LSA-C.C. art. 141 authorizing a separation in cases of mutual fault presupposes each party has committed fault constituting an independent ground for separation under LSA-C.C. art. 138. Dixon v. Dixon, 357 So. 2d 856 (La.App. 4th Cir. 1978). To be considered as "fault", the spouse's "misconduct must not only be of a serious nature but must also be an independent contributory or proximate cause of the separation . . . ." Kendrick v. Kendrick, 236 La. 34, 106 So. 2d 707, 709 (1958). The denial of sexual intercourse to one's spouse unjustifiably and persistently constitutes "ill treatment" within the meaning of LSA-C.C. art. 138 and is a legal ground for separation. Phillpott v. Phillpott, 285 So. 2d 570, 572 (La.App. 4th Cir. 1973), writ refused, 288 So. 2d 643 (La. 1974).

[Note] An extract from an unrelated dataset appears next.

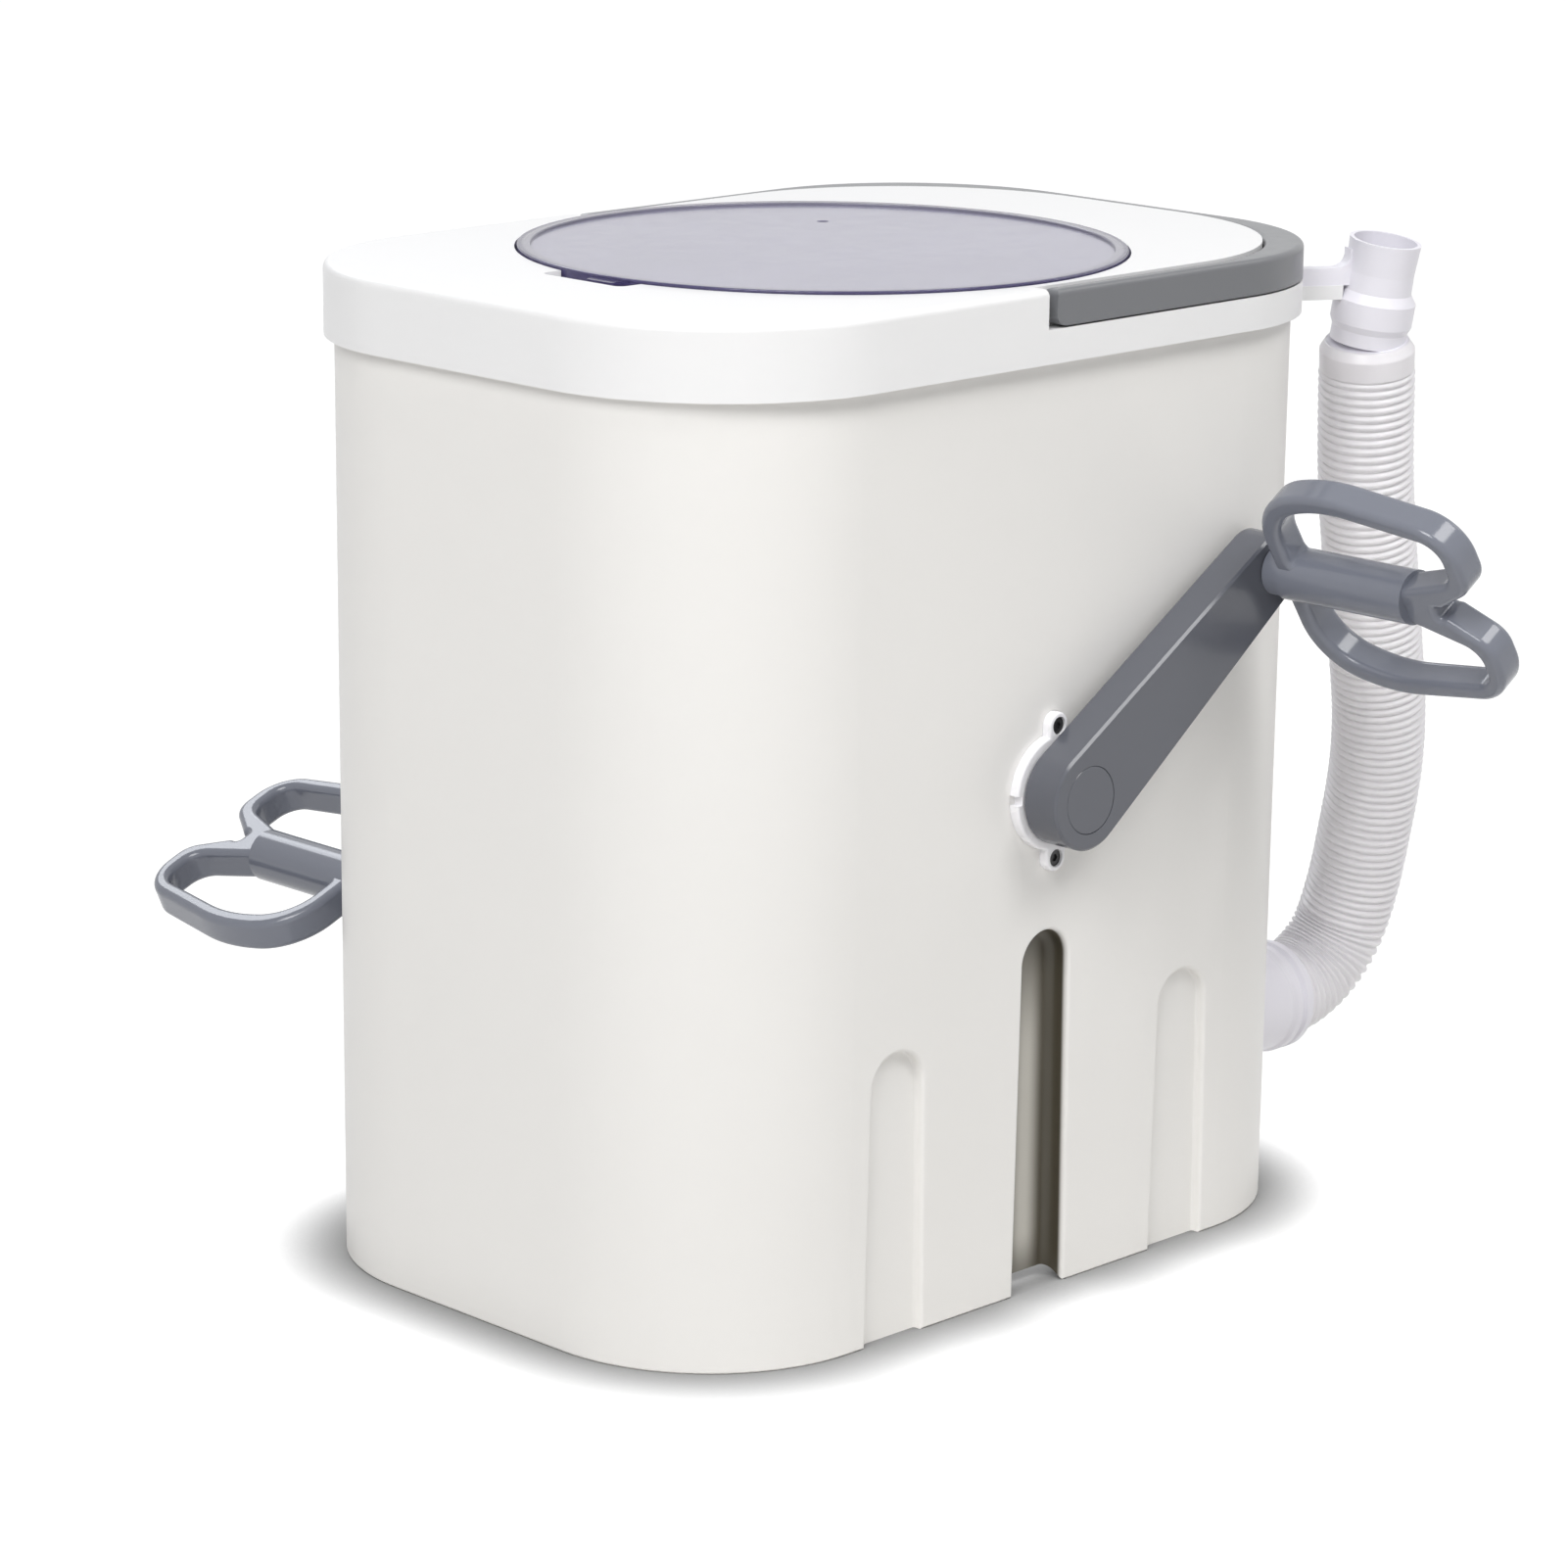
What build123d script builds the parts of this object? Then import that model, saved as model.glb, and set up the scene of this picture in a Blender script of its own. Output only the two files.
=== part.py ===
from build123d import *
from math import cos, hypot, radians, sin, tan
import os

os.makedirs("parts", exist_ok=True)

# Manual clothes washer, in millimetres. The origin is on the floor under the middle of the tub, +X points
# to the drain hose, -Y to the crank that the photograph shows and +Z up.

# Tub
tub_length = 383.2
tub_width = 263.2
tub_corner = 80.4
tub_wall = 3.0
tub_draft = 0.14
rim_height = 393.0
floor_top = 38.0
floor_thickness = 3.0
foot_gap = 5.5
side_arch_spacing = 171.0
side_arch_height = 120.0
side_arch_width = 29.0
side_arch_depth = 4.2
side_arch_inner_round = 1.2
middle_arch_height = 153.5
middle_arch_width = 27.3
middle_arch_depth = 9.5
middle_arch_inner_round = 4.5
arch_spread = 1.7
arch_edge_round = 1.5
foot_chamfer = 0.8

# Cover and lid
cover_overhang_end = 4.9
cover_overhang_side = 6.4
cover_corner_growth = 6.6
cover_rise = 23.5
skirt_overlap = 6.1
deck_thickness = 3.0
cover_edge_round = 3.0
seal_thickness = 3.0
skirt_clearance = 0.4
lid_margin = 13.0
lid_gap = 1.0
lid_seat_width = 7.0
lid_seat_depth = 8.5
lid_seat_thickness = 2.5
lid_ring_wall = 3.0
lid_proud = 1.2
lid_rim_width = 5.5
lid_rim_height = 1.2
lid_panel_thickness = 2.5
lid_skirt_thickness = 2.5
vent_radius = 2.5
vent_inset = 53.5
vent_angle = 44.7
tab_width = 15.0
tab_length = 6.0
tab_thickness = 4.0
tab_offset = -6.0
notch_width = 46.0
notch_length = 9.0
notch_depth = 7.0

# Carrying handle
handle_inset_side = 8.0
handle_inset_end = 9.0
handle_corner_growth = 13.0
handle_clearance = 0.6
handle_height = 14.6
handle_gap_below = 0.8
handle_end = -9.0
rebate_end = -14.0
rebate_wall = 4.0
handle_round = 2.5
handle_end_round = 5.4
pivot_from_end = 7.0
pivot_height = 8.0
pivot_radius = 2.5
pivot_length = 3.0
pin_clearance = 0.06

# Crank
hub_height = 212.0
shaft_radius = 8.0
running_clearance = 0.06
fit_clearance = 0.03
square_size = 11.0
square_length = 9.0
bush_radius = 12.0
bush_length = 13.0
seal_length = 4.0
boss_radius = 17.0
flange_radius = 24.0
flange_thickness = 4.2
flange_seat_step = 0.3
ear_radius = 5.5
screw_spacing = 54.8
flange_bore = 9.0
flange_notch = 4.0
arm_gap = 1.2
arm_thickness = 16.5
arm_hub_radius = 20.8
arm_end_radius = 14.6
arm_wall = 3.0
arm_chamfer = 1.0
crank_radius = 136.0
crank_angle = 35.0
cap_radius = 14.0
cap_thickness = 1.5
arm_web = 2.5
head_radius = 6.5
head_height = 3.4
shank_radius = 3.0
shank_length = 14.0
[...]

Though a factual dispute exists in the record regarding the wife's refusal of sexual relations, the trial judge chose to believe the husband's testimony. We find no error.
The judgment is affirmed.
AFFIRMED.
NOTES
[1] Though the wife's suit for separation was filed on June 23, 1976, the judgment was rendered on January 18, 1977, subsequent to the effective date of Act No. 495, § 1 of 1976 which implemented LSA-C.C. art. 141 permitting a judgment of separation despite the mutual fault of the spouses. LSA-C.C. art. 141, therefore, was applicable to the case. See Lawrence v. Lawrence, 352 So. 2d 378 (La.App. 4th Cir. 1977).
[2] Approximately six months before the separation suit was filed.